Das alles hat jedenfalls in dramatisch kurzen Zeiten zu beachtlichen Effekten geführt, wenn man an das Leninzitat denkt: Kommunismus ist Sowjetmacht plus Elekrifizierung, aus der unsere Herrschenden wegen ein bisschen schädlicher Nebeneffekte am liebsten aussteigen würden.

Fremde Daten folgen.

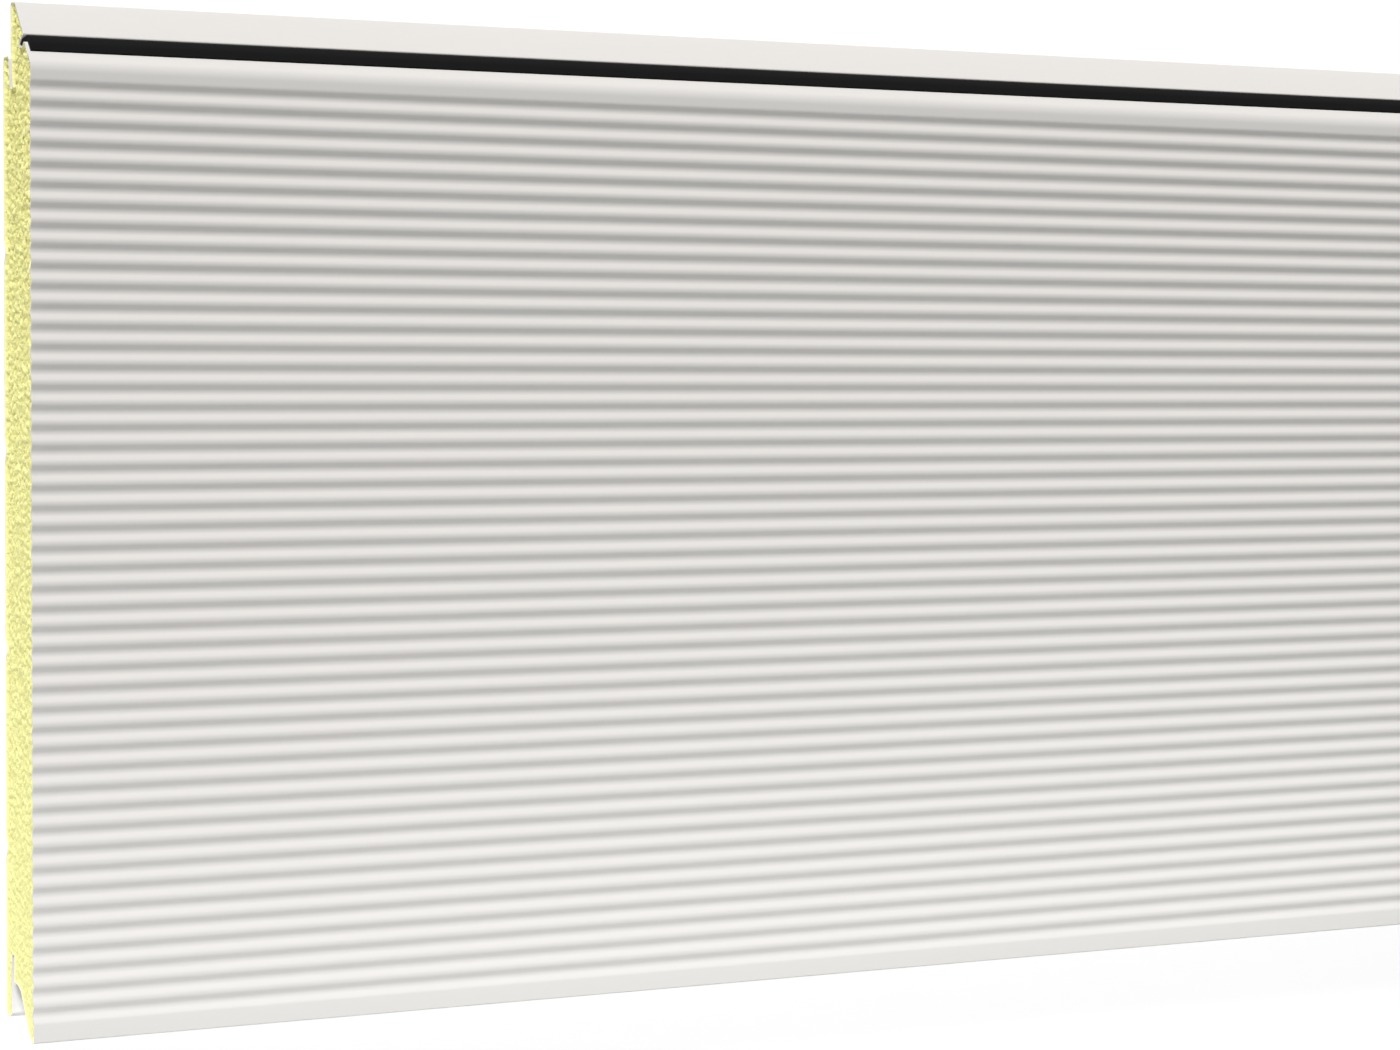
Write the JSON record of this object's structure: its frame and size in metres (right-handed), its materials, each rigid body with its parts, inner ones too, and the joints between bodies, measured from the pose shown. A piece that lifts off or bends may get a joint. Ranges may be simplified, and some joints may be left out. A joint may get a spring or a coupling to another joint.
{
  "type": "insulated garage door panel",
  "caption": "Insulated sectional door panel: waved steel outer skin, grooved inner skin, foam core, tongue-and-recess long edges and a rubber seal strip.",
  "frame": {"origin": "middle of the panel's plan, on the plane of its flat inner face", "axes": "+X along the panel, +Y up the door towards the tongue, +Z out of the waved outer face"},
  "size_m": [2.5, 0.523, 0.04],
  "materials": {
    "outer_steel": "satin off-white coil coating",
    "inner_steel": "satin off-white coil coating, embossed",
    "foam": "torn rigid foam",
    "rubber": "matt extruded rubber"
  },
  "bodies": {
    "root": {"outer_skin": "outer_steel", "inner_skin": "inner_steel", "foam_core": "foam", "seal_strip": "rubber"}
  },
  "joints": []
}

Die UnDichter müssen erst mal nicht fürchten, dass bei ihnen das Licht ausgeht oder dass sie die Ration Spagetti beim Vereinsmahl nicht mehr bezahlen können, aber sie könnte man vielleicht für ein Spiel gewinnen. Sagte doch Schiller schon. Es ist der Mensch, so er spielt. Wir könnten also mal Monarchie spielen und Lars zu unserem Duodezfürsten küren, dessen Willkür und Geschmack man sich unterwirft und ihm Anerkennung für seine ehrliche Besorgnis um das Gedeihen des Vereins zollt. Natürlich könnte man im Geheimen auch seine Witze darüber reißen und vielleicht manches anonyme Flugblatt verfassen. Er müsste ebenso spielerisch die Furcht vor dem Label Vereinsstalin ablegen, was doch eine der geringsten seiner Übungen darstellen dürfte. Wie schnell wäre alles entschieden und an seinem Hofe würden die wahren Kunstwerke gelobt und die schlechten verworfen, wozu man sich ja durchaus mit seinen Untertanen beraten könnte. Drei oder vier Gewas, wie schnell wäre das dann entschieden, wie könnte man sich in seiner Gunst sonnen, wenn einem mal etwas gelungen ist. Wie könnte man subversive Gedanken hegen und Freundschaften unter den Untertanen knüpfen. Was wäre das für ein Leben am Hofe EITELKUNST. Nach zweiunddreißig Jahren Schlittern durch alle Untiefen der Vereinsdemokratie, und man hat ja auch als Monarch ein bisschen Rücksichten zu nehmen, haben wir uns und Lars dieses Spiel ehrlich verdient und würden natürlich nach außen, durch jährliche Wahlen, die schon aus Notarkostengründen immer gleich ausgehen werden, unser Mäntelchen umbehalten.
Wenn euch das gefallen könnte, so beginnen wir am besten damit, ihn mit seine HOheit anzusprechen, auf dass er die weiteren Rollen verteile.